§ **DATASET SECTION**:
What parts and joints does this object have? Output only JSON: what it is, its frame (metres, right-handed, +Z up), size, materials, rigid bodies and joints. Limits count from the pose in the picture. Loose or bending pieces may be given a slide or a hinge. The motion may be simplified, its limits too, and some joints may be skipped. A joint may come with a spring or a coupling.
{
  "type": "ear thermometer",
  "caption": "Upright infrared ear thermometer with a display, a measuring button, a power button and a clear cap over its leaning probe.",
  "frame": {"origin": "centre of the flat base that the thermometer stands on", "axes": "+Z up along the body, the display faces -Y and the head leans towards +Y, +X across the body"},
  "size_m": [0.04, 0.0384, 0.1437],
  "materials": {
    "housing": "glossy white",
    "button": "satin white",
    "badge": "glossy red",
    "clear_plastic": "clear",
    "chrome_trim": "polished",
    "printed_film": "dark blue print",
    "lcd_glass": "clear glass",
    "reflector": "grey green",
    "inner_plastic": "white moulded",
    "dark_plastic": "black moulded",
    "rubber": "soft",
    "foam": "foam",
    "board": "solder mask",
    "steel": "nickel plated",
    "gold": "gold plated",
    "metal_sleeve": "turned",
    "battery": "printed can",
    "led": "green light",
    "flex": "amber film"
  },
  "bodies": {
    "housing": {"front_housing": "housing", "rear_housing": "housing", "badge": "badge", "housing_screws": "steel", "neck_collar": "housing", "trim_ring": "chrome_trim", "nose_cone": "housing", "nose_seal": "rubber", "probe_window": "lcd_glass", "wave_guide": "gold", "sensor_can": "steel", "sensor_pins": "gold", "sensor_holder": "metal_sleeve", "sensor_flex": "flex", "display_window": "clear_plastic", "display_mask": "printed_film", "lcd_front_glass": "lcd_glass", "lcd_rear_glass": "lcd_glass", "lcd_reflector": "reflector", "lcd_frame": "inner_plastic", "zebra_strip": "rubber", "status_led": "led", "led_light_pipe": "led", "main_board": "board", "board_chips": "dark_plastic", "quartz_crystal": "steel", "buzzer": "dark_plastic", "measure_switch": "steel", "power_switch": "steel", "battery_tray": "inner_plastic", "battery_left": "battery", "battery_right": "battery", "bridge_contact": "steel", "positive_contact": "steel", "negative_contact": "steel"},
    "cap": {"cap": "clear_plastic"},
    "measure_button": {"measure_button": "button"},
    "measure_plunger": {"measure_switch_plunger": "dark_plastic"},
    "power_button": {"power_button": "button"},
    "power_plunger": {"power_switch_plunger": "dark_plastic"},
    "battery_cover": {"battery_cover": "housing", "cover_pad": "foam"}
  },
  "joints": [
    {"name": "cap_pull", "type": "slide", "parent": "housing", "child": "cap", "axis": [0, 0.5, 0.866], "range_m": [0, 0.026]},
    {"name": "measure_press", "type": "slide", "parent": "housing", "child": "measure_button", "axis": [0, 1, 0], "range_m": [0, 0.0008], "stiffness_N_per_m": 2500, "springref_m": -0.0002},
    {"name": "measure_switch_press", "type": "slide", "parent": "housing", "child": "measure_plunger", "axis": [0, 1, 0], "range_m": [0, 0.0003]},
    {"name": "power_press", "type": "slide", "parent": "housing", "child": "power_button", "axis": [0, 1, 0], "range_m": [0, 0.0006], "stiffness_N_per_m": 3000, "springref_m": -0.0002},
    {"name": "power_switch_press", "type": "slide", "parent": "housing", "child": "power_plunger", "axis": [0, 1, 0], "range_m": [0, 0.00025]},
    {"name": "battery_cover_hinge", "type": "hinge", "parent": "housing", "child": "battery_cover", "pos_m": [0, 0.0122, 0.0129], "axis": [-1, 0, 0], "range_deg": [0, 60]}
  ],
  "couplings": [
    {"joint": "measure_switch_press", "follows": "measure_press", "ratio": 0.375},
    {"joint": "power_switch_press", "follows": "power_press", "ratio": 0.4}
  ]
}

§ **WRITTEN REQUEST**:
Using the listing above, locate the lines that hold "bodies" and copy each one.

§ **WORKED SOLUTION**:
What parts and joints does this object have? Output only JSON: what it is, its frame (metres, right-handed, +Z up), size, materials, rigid bodies and joints. Limits count from the pose in the picture. Loose or bending pieces may be given a slide or a hinge. The motion may be simplified, its limits too, and some joints may be skipped. A joint may come with a spring or a coupling.
  "bodies": {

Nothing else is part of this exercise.